Derrière ces chiffres se cachent des mécanismes complexes :
-Franchise (Wyndham, Choice Hotels) : Le groupe fournit la marque et le savoir-faire, l’investisseur assume les coûts. Idéal pour une croissance rapide.
-Gestion sous contrat (Marriott, Hilton) : Le propriétaire paie des frais de gestion pour une expertise opérationnelle.
-Location-gérance (Accor en Europe) : Le groupe loue l’établissement et en assume les risques.
Ces modèles, moins capitalistiques que la possession directe, permettent aux groupes de mailler le globe sans alourdir leur bilan.
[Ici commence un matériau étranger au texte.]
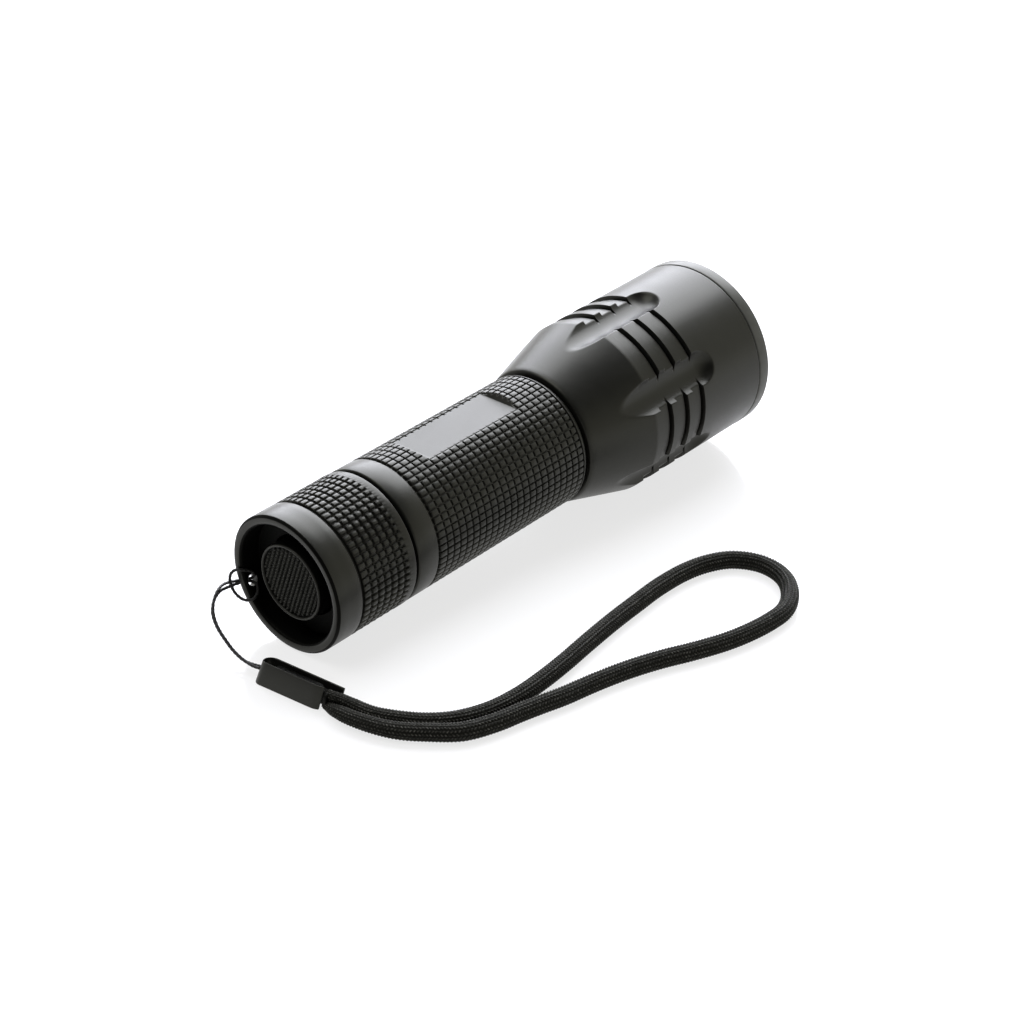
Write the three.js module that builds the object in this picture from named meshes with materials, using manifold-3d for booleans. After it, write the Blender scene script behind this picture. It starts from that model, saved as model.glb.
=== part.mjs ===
// Tactical flashlight with wrist lanyard. Millimetres, +Z up.
// The torch lies on its side on z = 0: it rests on the rim of its tail cap and on the shoulder of its head,
// so its axis climbs from the tail (-X) to the head (+X). The lanyard lies on the same surface.
// Round pieces are drawn as profiles of [s, r]: s runs along the torch's axis from the tail rim, r is the radius.
import * as THREE from 'three';
import { mergeVertices } from 'three/addons/utils/BufferGeometryUtils.js';
import Module from 'manifold-3d';

const wasm = await Module();
wasm.setup();

// ---- driving dimensions -------------------------------------------------------------------------------
const SEG = 48;              // facets round a large turned piece
const R_CAP = 14.1;          // tail cap outside radius
const R_BODY = 14.0;         // body tube outside radius (knurl crests)
const R_HEAD = 18.5;         // head cylinder radius
const L_TOTAL = 121.2;       // tail rim to bezel front
const S_SEAM = 20.4;         // front edge of the tail cap
const S_BODY = 21.15;        // rear edge of the body tube's visible shell
const S_GRIP0 = 26.8;        // grip starts
const S_GRIP1 = 68.2;        // grip ends
const S_HEAD = 69.5;         // rear edge of the head
const S_SHOULDER = 84.8;     // head cone meets the head cylinder
const S_BEZEL = 117.9;       // rear edge of the bezel ring
const FLAT_Z = 12.95;        // height of the milled panel above the axis
const FLAT_S = [33.8, 59.2]; // the milled panel's two ends
const R_CUP = 12.06;         // tail recess radius
const CUP_DEPTH = 4.8;       // tail recess depth
const R_BUTTON = 7.77;       // rubber button radius
const S_BUTTON = 1.15;       // button rim below the tail rim
const HOLE = { s: 1.85, r: 1.15, phi: -111 }; // lanyard hole: station, radius, angle from the top (negative = +Y side)
const BORE = 11.5;           // battery bore radius
const NECK_R = 12.7;         // rear neck outside radius
const THREAD_R = 13.05;      // tail cap thread bore radius
const SCALLOP = { n: 6, phi0: 4, r: 4.9, centre: 21.52, end: 100.6 }; // ball-end cuts round the head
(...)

Mais la course aux chambres masque des enjeux plus profonds : adaptation aux attentes post-pandémie (flexibilité, durabilité), guerre des talents, et montée en gamme technologique (IA, personnalisation). Si les géants américains et chinois dominent aujourd’hui, l’émergence de modèles hybrides (OYO) et la pression réglementaire (environnement) pourraient redistribuer les cartes.
En définitive, ces groupes ne vendent pas que des chambres : ils représentent des écosystèmes où marque, standardisation et expérience locale coexistent. Un équilibre fragile, mais essentiel pour séduire autant le voyageur d’affaires que le touriste en quête d’authenticité.